FEA_tesserae

Mechanical performance of 2D tilings as a function of
geometry and material properties

The tiling of surfaces with repeated geometric elements is a common structural motif in biological tissues. Those tilings exist at a variety of size scales: from the micron-scale plates in the layers of nacre in mollusc shells, to the sub-millimeter mineralized tiles (tesserae) sheathing the cartilages of sharks and rays (Seidel et al., 2016), to the macroscopic plates in the body armors of boxfish and turtle shells. The shapes and materials of the tiling subunits, their spatial arrangement, and their physical interactions control composite functional properties, guiding deformation and hindering damage propagation. We used two-dimensional analytical models to evaluate the mechanical performance of stingray skeleton-inspired tessellations, as a function of their material and structural parameters (Jayasankar et al. 2017. Mechanical behavior of idealized, stingray-skeleton-inspired tiled composites as a function of geometry and material properties. Journal of the mechanical behavior of biomedical materials, 73, 86-101).

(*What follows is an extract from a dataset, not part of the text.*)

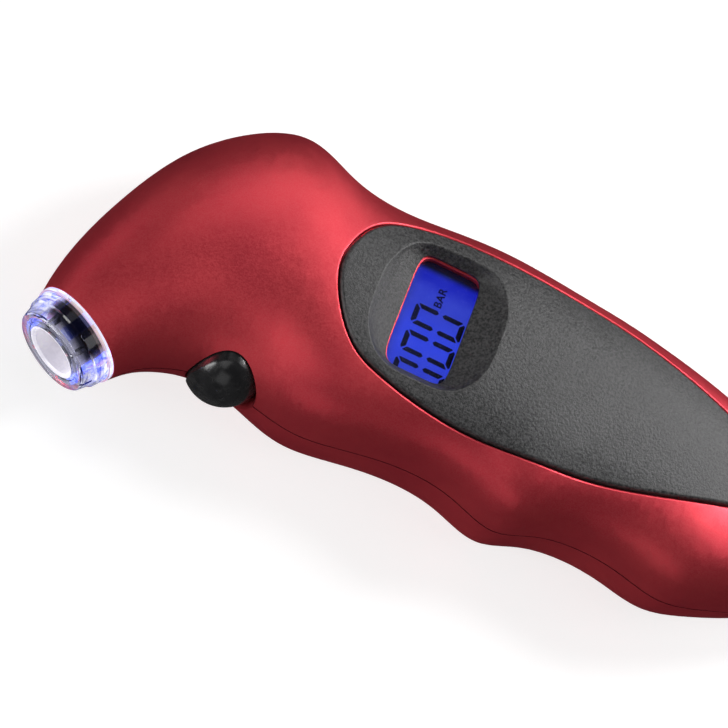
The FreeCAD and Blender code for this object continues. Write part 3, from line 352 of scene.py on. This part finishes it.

To calculate the effective modulus of modeled composites, we subdivided tiles and their surrounding joint material into simple shapes, for which mechanical properties (i.e. effective modulus) could be estimated using a modification of traditional Rule of Mixtures equations, that either assume uniform strain (Voigt) or uniform stress (Reuss) across a loaded composite material. For all examined tile shapes (triangle, square and hexagon) the composite stiffness increased as the width of the joints was decreased and/or the stiffness of the tiles was increased; this supports hypotheses that the narrow joints and high tile to joint stiffness ratio in shark and ray cartilage optimize composite tissue stiffness. Our models also indicate that, for simple, uniaxial loading, square tessellations are least sensitive and hexagon tessellations most sensitive to changes in model parameters, indicating that hexagon tessellations are the most “tunable” to specific mechanical properties.